The region gained attention from the Vatican last Fall, with Pope Francis initiating a special Amazon synod in Rome Oct. 6-27,  focusing on land use, biodiversity and rights of indigenous people. The synod document “Querida Amazonia” (Beloved Amazonia), reads in part, “I dream of an Amazon region that fights for the rights of the poor, the original peoples and the least of our brothers and sisters, where their voices can be heard and their dignity advanced. I dream of an Amazon region that can preserve its distinctive cultural riches, where the beauty of our humanity shines forth in so many varied ways. I dream of an Amazon region that can jealously preserve its overwhelming natural beauty and the superabundant life teeming in its rivers and forests. I dream of Christian communities capable of generous commitment, incarnate in the Amazon region, and giving the Church new faces with Amazonian features.”

“It’s important for us to continue to lift Dorothy up, especially in the times we’re living in now,” Sister Judi noted. “She was a woman ahead of her time. Before the conversations about interconnectedness and care for creation, she recognized their importance. I think, for us as people of faith, her spirit lives on because of her great faith. We can still see how she lived it.”

“Dorothy’s legacy is that she left us with the understanding of a God who created each of us with great love to be in community and to have a place at the table,” Sister Judi added.

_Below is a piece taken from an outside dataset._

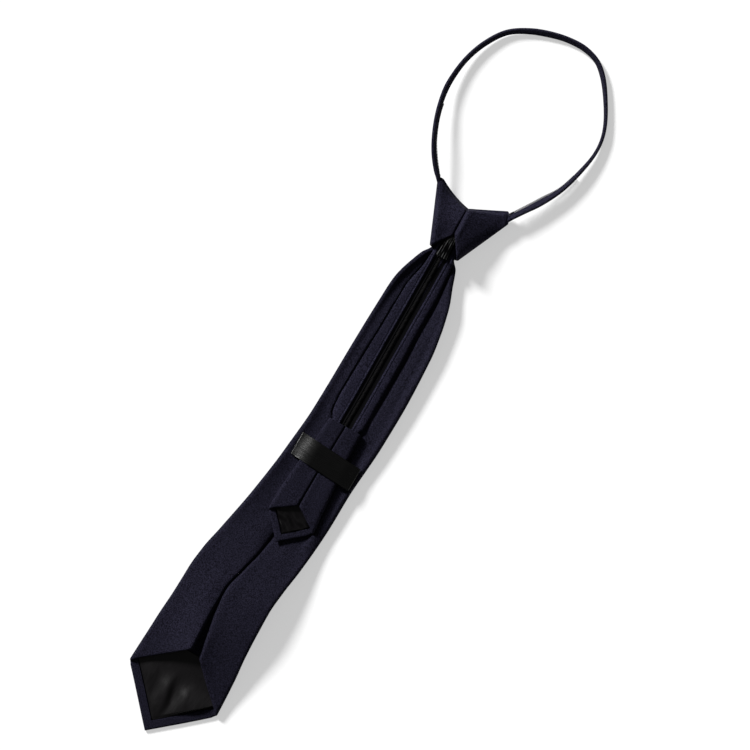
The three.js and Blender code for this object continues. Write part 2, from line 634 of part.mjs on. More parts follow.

The Sisters of Notre Dame de Namur are marking the anniversary of Sr. Dorothy’s death and keeping her dream alive in a variety of ways. Earlier this year, the community hosted Samuel Clements whose film, “The Student, the Nun, and the Amazon,” documents his experience meeting Sr. Dorothy in 2003. On June 7th, what would have been her 89th birthday, a virtual prayer service provided the opportunity for people to share remembrances of Sr. Dorothy. On Feb. 13, 2021, at 3 p.m., a special Mass will be held in her honor at Mount Notre Dame Chapel.

The Spirit of Sister Dorothy Stang Award, created by the Archdiocese of Cincinnati five years after her death, is given annually to faculty members, parish ministers, parishioners active in social justice ministry and graduating seniors in local Catholic high schools and parish youth ministry programs. It is granted by the Sisters of Notre Dame de Namur and the Archdiocesan Offices of Mission, Social Action, Youth and Young Adult Evangelization & Discipleship, and New Evangelization. To obtain a nomination form, email [email protected].

Other ways to celebrate Sr. Dorothy include: cultivating gardens of any size, anywhere, and sharing the harvest with communities that have limited access to fresh produce; planting trees, praying for all migrants seeking asylum and peace; advocating for comprehensive immigration reform; and advocating for simple and practical actions to protect the planet.